PROBLEM DESCRIPTION: Using the listing below, set down each line from the line containing "before = set(bpy.data.objects)" through the line containing "obj.matrix_world = Matrix.Identity(4)", both ends included, exactly and with nothing added.

DATA TO PROCESS:
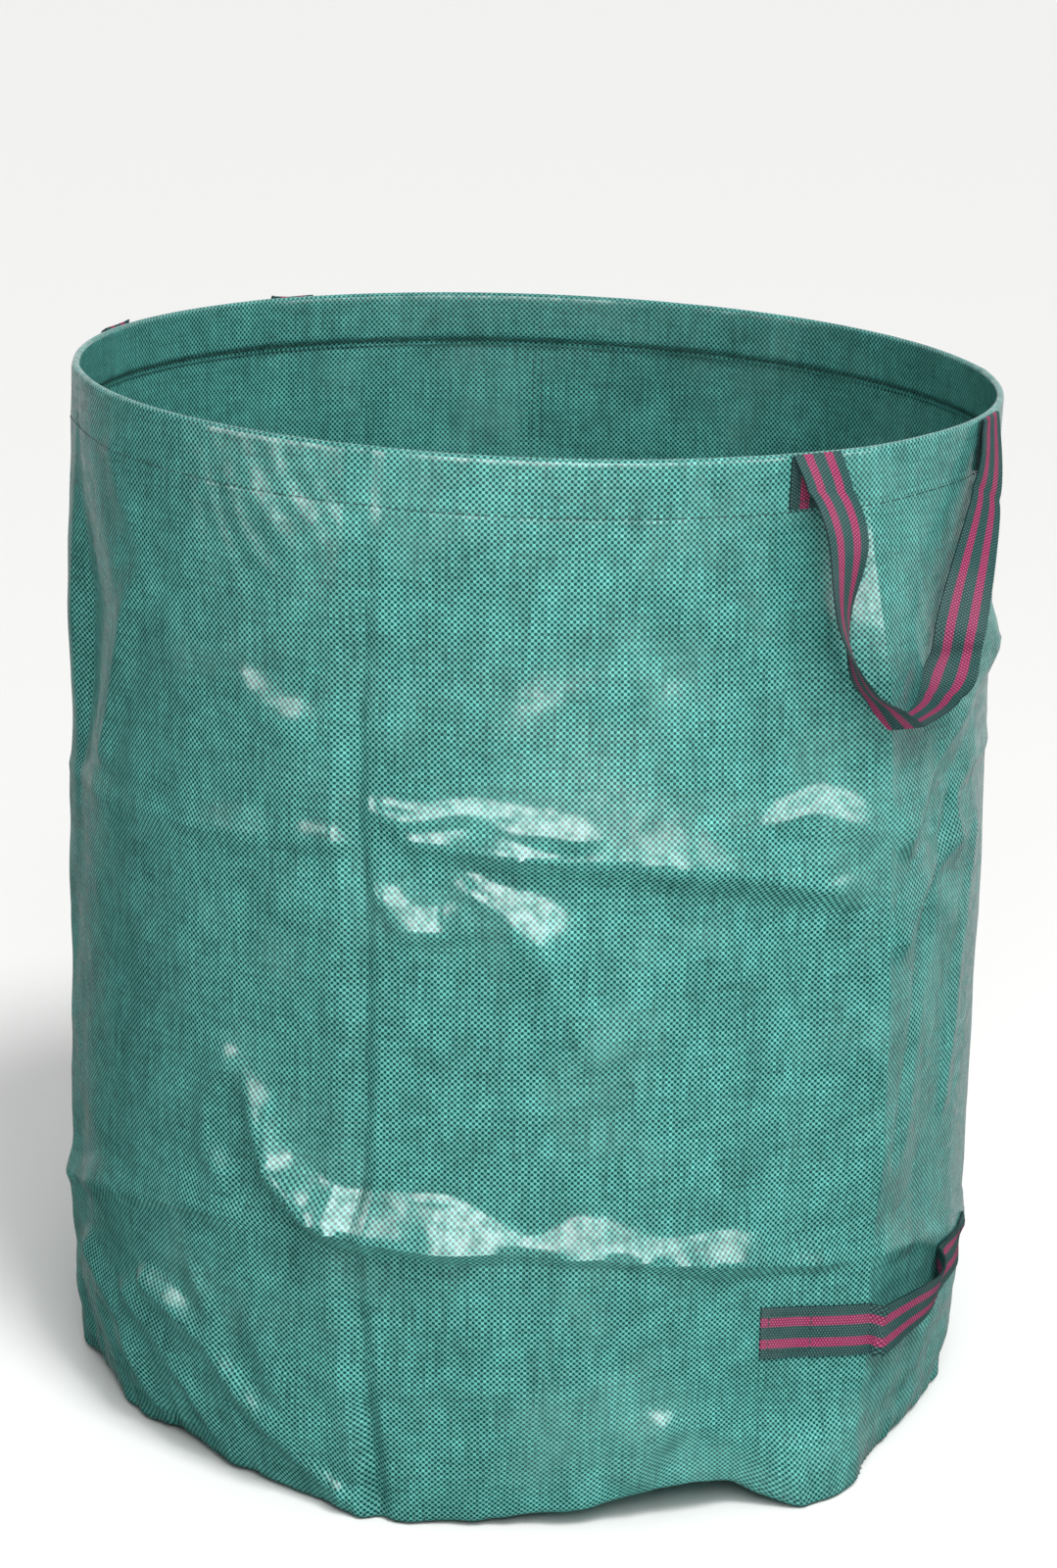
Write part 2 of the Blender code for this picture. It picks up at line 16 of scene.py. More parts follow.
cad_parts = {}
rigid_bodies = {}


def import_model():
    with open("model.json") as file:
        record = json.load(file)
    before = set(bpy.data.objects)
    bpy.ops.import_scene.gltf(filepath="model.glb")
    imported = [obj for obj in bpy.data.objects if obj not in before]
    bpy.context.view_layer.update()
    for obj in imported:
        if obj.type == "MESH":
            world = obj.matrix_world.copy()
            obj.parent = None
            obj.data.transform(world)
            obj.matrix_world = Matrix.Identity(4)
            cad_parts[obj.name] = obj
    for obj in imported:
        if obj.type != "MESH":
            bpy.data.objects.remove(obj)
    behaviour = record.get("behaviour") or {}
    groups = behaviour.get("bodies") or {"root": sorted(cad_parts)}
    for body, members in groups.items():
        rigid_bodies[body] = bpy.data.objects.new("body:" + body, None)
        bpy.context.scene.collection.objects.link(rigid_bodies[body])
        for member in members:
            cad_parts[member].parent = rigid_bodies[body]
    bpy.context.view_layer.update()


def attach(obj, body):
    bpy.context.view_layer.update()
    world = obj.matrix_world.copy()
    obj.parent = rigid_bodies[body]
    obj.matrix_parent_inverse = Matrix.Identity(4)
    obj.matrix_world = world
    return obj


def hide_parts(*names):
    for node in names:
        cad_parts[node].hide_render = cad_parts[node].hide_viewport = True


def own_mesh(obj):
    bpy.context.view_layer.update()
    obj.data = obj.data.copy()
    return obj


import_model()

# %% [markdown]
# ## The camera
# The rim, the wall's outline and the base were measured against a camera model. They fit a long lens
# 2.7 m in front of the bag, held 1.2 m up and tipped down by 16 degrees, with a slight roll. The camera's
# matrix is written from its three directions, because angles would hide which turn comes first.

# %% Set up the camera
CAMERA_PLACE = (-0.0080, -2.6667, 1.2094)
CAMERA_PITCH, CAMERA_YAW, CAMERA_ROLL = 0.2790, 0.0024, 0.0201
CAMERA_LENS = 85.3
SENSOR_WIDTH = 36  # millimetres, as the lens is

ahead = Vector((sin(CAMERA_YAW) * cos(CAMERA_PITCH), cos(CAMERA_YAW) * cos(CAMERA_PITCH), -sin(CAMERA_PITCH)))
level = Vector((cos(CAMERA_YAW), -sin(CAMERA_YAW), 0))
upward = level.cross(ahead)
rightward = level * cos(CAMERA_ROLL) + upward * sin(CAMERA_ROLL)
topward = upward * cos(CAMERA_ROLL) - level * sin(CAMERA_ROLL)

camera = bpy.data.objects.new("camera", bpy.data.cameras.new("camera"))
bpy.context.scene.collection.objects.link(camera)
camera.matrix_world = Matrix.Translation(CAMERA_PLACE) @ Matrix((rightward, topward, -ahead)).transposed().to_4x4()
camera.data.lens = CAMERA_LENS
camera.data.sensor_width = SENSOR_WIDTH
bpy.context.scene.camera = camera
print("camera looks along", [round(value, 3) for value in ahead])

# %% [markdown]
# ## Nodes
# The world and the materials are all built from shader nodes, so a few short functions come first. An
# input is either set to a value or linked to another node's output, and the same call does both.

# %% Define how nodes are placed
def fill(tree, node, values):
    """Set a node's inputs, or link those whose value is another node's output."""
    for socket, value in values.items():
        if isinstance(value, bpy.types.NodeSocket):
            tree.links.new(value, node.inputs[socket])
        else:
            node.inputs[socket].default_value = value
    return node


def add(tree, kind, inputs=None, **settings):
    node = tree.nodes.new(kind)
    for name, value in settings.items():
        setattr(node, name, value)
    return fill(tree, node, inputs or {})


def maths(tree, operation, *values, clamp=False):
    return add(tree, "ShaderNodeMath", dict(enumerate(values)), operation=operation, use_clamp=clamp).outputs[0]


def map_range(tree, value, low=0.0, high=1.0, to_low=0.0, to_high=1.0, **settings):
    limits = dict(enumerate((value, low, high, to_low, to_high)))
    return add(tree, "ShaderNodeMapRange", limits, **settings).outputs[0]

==

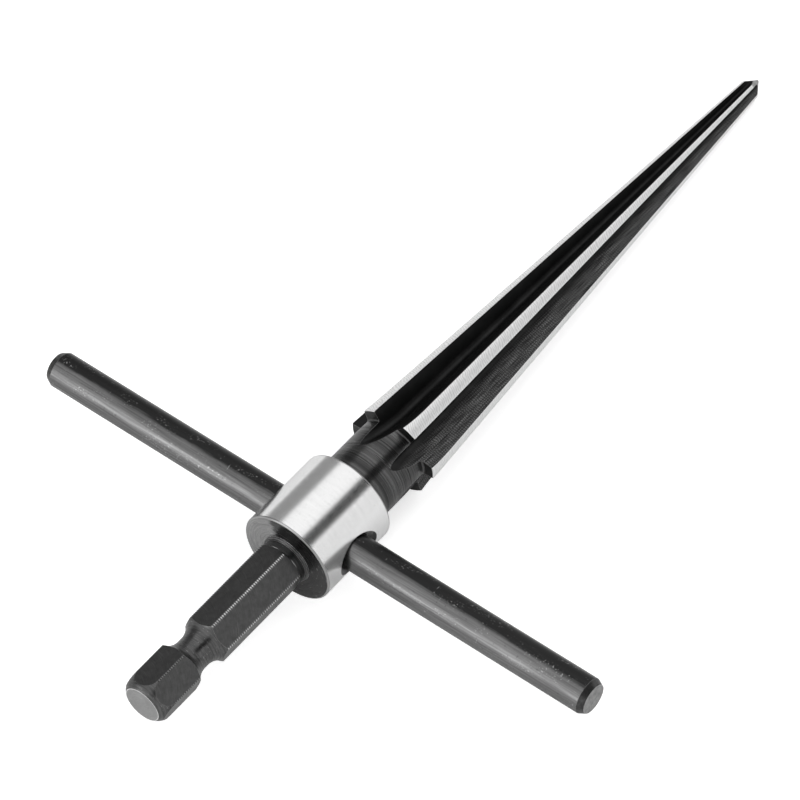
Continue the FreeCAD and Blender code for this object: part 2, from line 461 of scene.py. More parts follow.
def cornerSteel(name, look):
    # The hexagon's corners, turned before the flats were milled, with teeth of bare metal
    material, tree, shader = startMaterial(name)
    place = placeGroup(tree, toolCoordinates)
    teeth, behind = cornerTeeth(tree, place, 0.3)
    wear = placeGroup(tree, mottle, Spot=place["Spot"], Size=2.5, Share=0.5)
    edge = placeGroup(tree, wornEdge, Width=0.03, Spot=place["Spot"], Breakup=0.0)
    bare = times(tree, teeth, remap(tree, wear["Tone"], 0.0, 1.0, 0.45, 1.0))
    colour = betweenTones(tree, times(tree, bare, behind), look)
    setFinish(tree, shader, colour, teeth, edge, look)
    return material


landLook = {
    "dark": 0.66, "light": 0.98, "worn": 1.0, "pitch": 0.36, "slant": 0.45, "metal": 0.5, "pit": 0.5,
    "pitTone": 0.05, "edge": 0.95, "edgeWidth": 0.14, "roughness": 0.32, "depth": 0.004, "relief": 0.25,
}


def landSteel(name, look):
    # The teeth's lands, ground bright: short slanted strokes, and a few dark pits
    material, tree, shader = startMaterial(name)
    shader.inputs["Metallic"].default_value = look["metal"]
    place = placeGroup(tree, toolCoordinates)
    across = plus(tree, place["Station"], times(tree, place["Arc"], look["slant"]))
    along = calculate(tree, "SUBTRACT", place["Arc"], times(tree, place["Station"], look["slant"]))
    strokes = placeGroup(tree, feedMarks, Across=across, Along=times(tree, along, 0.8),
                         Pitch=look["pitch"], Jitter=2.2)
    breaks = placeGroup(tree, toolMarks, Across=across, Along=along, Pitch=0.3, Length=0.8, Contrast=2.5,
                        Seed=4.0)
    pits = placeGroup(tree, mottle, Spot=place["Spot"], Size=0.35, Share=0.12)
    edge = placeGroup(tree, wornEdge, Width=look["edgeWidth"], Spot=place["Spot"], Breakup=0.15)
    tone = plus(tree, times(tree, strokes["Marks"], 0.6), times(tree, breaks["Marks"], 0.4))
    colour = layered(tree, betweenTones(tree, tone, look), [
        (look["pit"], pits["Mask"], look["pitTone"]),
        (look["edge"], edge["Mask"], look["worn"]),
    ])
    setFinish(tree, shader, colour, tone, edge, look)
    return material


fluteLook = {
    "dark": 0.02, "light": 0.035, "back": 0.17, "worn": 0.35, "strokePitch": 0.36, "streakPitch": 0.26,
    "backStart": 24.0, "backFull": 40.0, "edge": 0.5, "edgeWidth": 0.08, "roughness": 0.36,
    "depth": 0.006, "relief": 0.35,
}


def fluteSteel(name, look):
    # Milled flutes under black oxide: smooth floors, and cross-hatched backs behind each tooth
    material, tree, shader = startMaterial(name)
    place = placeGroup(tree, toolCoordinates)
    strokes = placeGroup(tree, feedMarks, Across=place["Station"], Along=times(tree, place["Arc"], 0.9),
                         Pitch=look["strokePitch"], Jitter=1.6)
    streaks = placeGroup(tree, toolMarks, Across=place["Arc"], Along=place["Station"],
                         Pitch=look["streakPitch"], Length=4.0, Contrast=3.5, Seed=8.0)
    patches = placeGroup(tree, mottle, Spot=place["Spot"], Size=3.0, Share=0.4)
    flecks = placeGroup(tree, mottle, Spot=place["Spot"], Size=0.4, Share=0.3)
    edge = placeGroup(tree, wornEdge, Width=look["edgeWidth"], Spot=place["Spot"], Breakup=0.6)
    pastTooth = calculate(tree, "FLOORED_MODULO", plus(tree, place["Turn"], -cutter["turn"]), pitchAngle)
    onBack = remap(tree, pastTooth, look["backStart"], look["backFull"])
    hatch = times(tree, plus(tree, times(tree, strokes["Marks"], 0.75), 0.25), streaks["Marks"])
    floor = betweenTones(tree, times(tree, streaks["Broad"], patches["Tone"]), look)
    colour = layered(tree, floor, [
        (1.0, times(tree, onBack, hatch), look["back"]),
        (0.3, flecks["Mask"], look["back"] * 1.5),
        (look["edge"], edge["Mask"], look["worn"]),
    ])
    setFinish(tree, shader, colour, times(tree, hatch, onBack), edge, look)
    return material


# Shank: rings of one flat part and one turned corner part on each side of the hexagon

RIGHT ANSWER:
    before = set(bpy.data.objects)
    bpy.ops.import_scene.gltf(filepath="model.glb")
    imported = [obj for obj in bpy.data.objects if obj not in before]
    bpy.context.view_layer.update()
    for obj in imported:
        if obj.type == "MESH":
            world = obj.matrix_world.copy()
            obj.parent = None
            obj.data.transform(world)
            obj.matrix_world = Matrix.Identity(4)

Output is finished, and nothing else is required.